Sur le plan scientifique, le projet permettra tout d’abord d’offrir à la communauté scientifique un simulateur open-source de pile à combustible, spécialisé pour un usage en contrôle-commande, tel qu’il n’en existe pas d’aussi avancé dans la littérature. Ensuite, le projet permettra de renforcer la compréhension du lien existant entre la chute en tension à hauts courants, la quantité d’eau liquide dans la pile et les conditions opératoires, à travers des développements théoriques et des essais expérimentaux. Suite à cela, des stratégies de contrôle permettant d’améliorer les performances de la pile à combustible seront testées expérimentalement. Par ailleurs, le projet ajoutera au simulateur et testera expérimentalement la physique de dégradation des cellules afin d’obtenir un modèle prenant en compte le vieillissement de la pile. Des stratégies de contrôle permettant d’améliorer la durée de vie des piles en découleront et seront testées expérimentalement.
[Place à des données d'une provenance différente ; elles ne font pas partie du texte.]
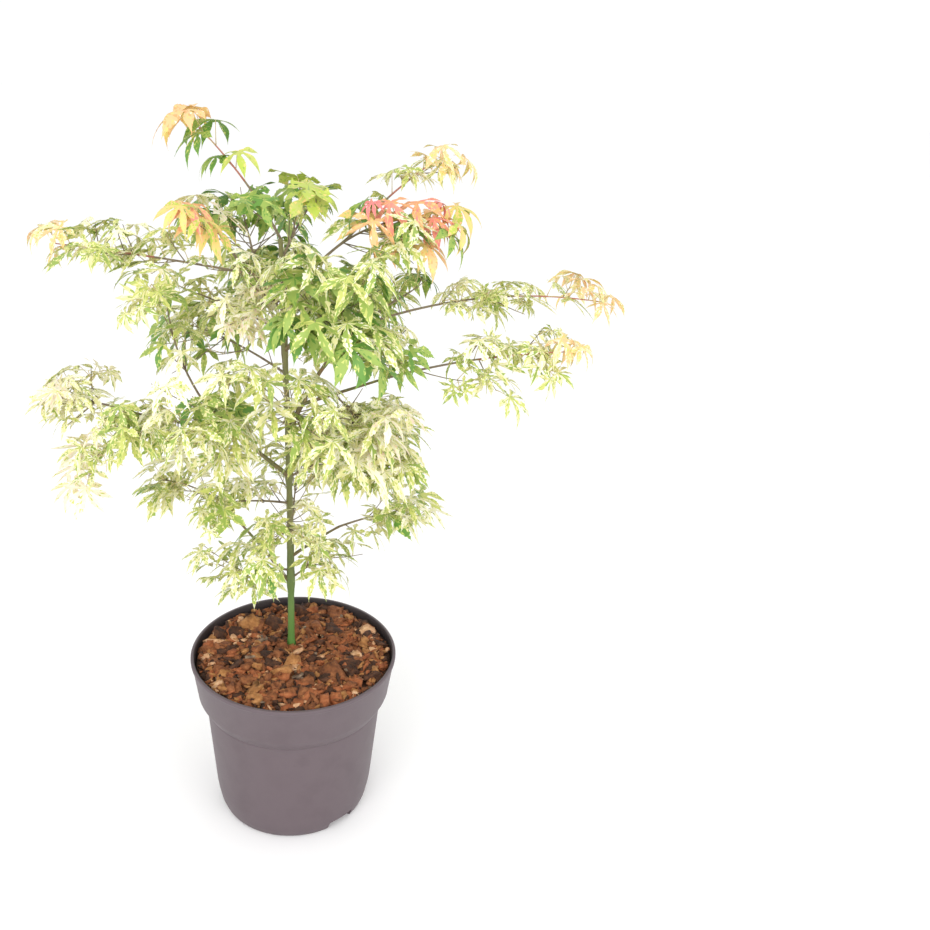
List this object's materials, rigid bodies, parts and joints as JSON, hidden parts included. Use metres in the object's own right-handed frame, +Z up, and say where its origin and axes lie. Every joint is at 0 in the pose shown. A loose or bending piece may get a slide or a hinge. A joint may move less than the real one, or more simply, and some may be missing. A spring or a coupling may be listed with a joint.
{
  "type": "potted japanese maple",
  "caption": "Young single-stemmed Japanese maple with narrow-lobed cream and green leaves, in a round taupe nursery pot topped with bark chips.",
  "frame": {"origin": "centre of the pot's flat underside", "axes": "+Z up along the pot's axis, -Y towards the viewer of the picture, +X to that viewer's right"},
  "size_m": [0.5057, 0.3249, 0.6527],
  "materials": {
    "pot_plastic": "matte",
    "bark_mix": "rough",
    "green_stem": "satin",
    "bough_bark": "satin",
    "foliage": "satin"
  },
  "bodies": {
    "root": {"pot": "pot_plastic", "bark_mix": "bark_mix", "trunk": "green_stem", "bough_right": "bough_bark", "bough_right_low": "bough_bark", "bough_left": "bough_bark", "bough_left_long": "bough_bark", "bough_left_high": "bough_bark", "bough_top_right": "bough_bark", "bough_low_left": "bough_bark", "bough_low_right": "bough_bark", "bough_front": "bough_bark", "bough_back": "bough_bark", "bough_front_high": "bough_bark", "bough_back_high": "bough_bark", "foliage_leader": "foliage", "foliage_crown": "foliage", "foliage_top_right": "foliage", "foliage_gold_right": "foliage", "foliage_pink_left": "foliage", "foliage_far_left": "foliage", "foliage_left_upright": "foliage", "foliage_left_middle": "foliage", "foliage_left_tip": "foliage", "foliage_left_hanging": "foliage", "foliage_right_long": "foliage", "foliage_right_low": "foliage", "foliage_low_left": "foliage", "foliage_foot_left": "foliage", "foliage_low_right": "foliage", "foliage_foot_right": "foliage", "foliage_mid_right": "foliage", "foliage_mid_left": "foliage", "foliage_front": "foliage", "foliage_front_high": "foliage", "foliage_back": "foliage", "foliage_back_high": "foliage", "foliage_front_left": "foliage", "foliage_back_left": "foliage", "foliage_back_right": "foliage", "foliage_front_right": "foliage", "foliage_right_middle": "foliage", "foliage_back_low": "foliage", "foliage_front_low": "foliage", "foliage_high_left": "foliage", "foliage_high_right": "foliage", "foliage_high_front": "foliage"}
  },
  "joints": []
}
Enfin, le projet permettra au candidat d’obtenir des compétences techniques sur des bancs d’essais hydrogène modernes du partenaire européen, afin qu’il puisse les ramener sur le territoire réunionnais.
Partenaires financiers
Le projet OPUS-H2 est financé par l’Union Européenne dans le cadre du programme FEDER-FSE+ Réunion dont l’Autorité de gestion est la Région Réunion. L’Europe s’engage à La Réunion avec le fonds FEDER.
Partenaires académiques
Le projet OPUS-H2 vise à connecter durablement La Réunion dans l’écosystème de recherche européen en favorisant l’interopérabilité et la collaboration. Son objectif principal consiste à établir des liens solides pour intégrer pleinement l’île dans le réseau européen. Pour cela, une nouvelle coopération avec le centre de recherche ZSW (Centre de recherche sur l’énergie solaire et l’hydrogène du Bade-Wurtemberg) à Ulm en Allemagne a été créée. Ce laboratoire est l’un des plus importants de l’Union Européenne concernant la modélisation de piles à combustible et leur expérimentation sur bancs d’essais.